Antes disso, é bom estar atento ao universo que circunda nossa protagonista até o momento de virada. Mora com os pais – uma mãe autoritária e controladora, um pai submisso e ausente – e a única amiga, com quem imagina poder contar, está mais preocupada com frivolidades do que em fazer, de fato, diferença. Ao se apresentar para um possível trabalho, mais uma tentativa dentre tantas as quais tem se sujeitado ao longo dos anos, humilhação e assédio são moedas comuns, com as quais está acostumada. Seria de se esperar que os céus se iluminem, que os mares se abram, e que um príncipe lhe chegue sorrindo, montado num cavalo branco. Mas isso só acontece nos contos de fadas – ou na imaginação dos mais fervorosos. Petúnia, no entanto, não é apenas uma coisa ou outra, boa ou má, santa ou puta. É tudo isso, e um pouco mais. Assim como qualquer um na audiência. Essa sua miríade, portanto, não apenas a faz humana, mas também digna de ser observada com cuidado.

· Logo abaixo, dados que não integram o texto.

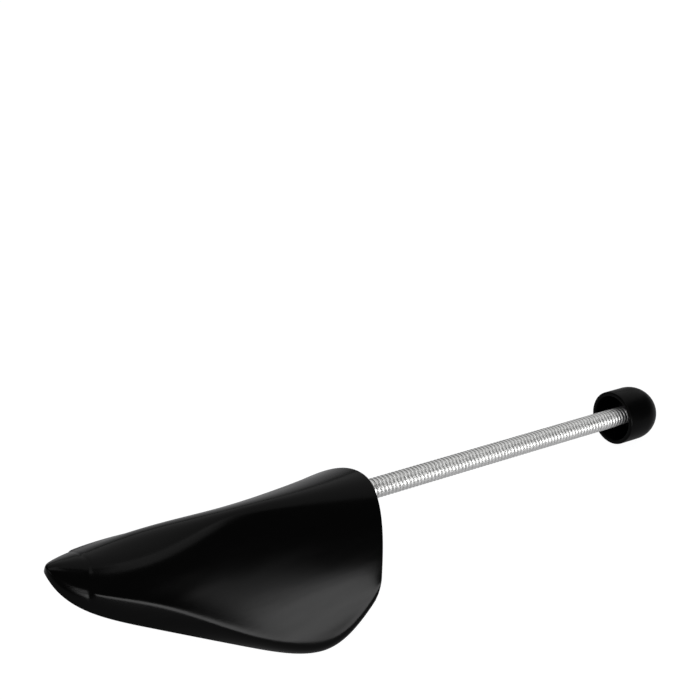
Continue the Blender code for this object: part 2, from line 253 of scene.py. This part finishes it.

Tentam calá-la. Se esforçam para desmoralizá-la. Gritam, ameaçam, esperneiam. A incompreensão começa em casa, vai para as ruas e se espalha por um país. A imprensa tenta cumprir sua missão, com um olho na urgência da notícia, e outro no sensacionalismo do episódio. A polícia a protege por obrigação, assim como a repudia nos bastidores. Tanto um, quanto o outro, no entanto, possui suas brechas – o cinegrafista que se revolta, o oficial que se compadece. À Petúnia, portanto, cabe estar com os ouvidos – e todos os seus demais sentidos – bem atentos. Ela fez muito pouco, quase nada. Mas esse mínimo acabará por fazer significado num momento em que mais nada importa. Seu exemplo é que conta. É este que fará barulho, aquele que irá perdurar e provocar mudanças. Não hoje, talvez ainda não amanhã. Mas com certeza, um passo foi dado. Aqui a discussão começa, pois, quando menos se espera, um mundo inteiro poderá ser acordado. Com tudo de ruim – e de bom – que isso implica.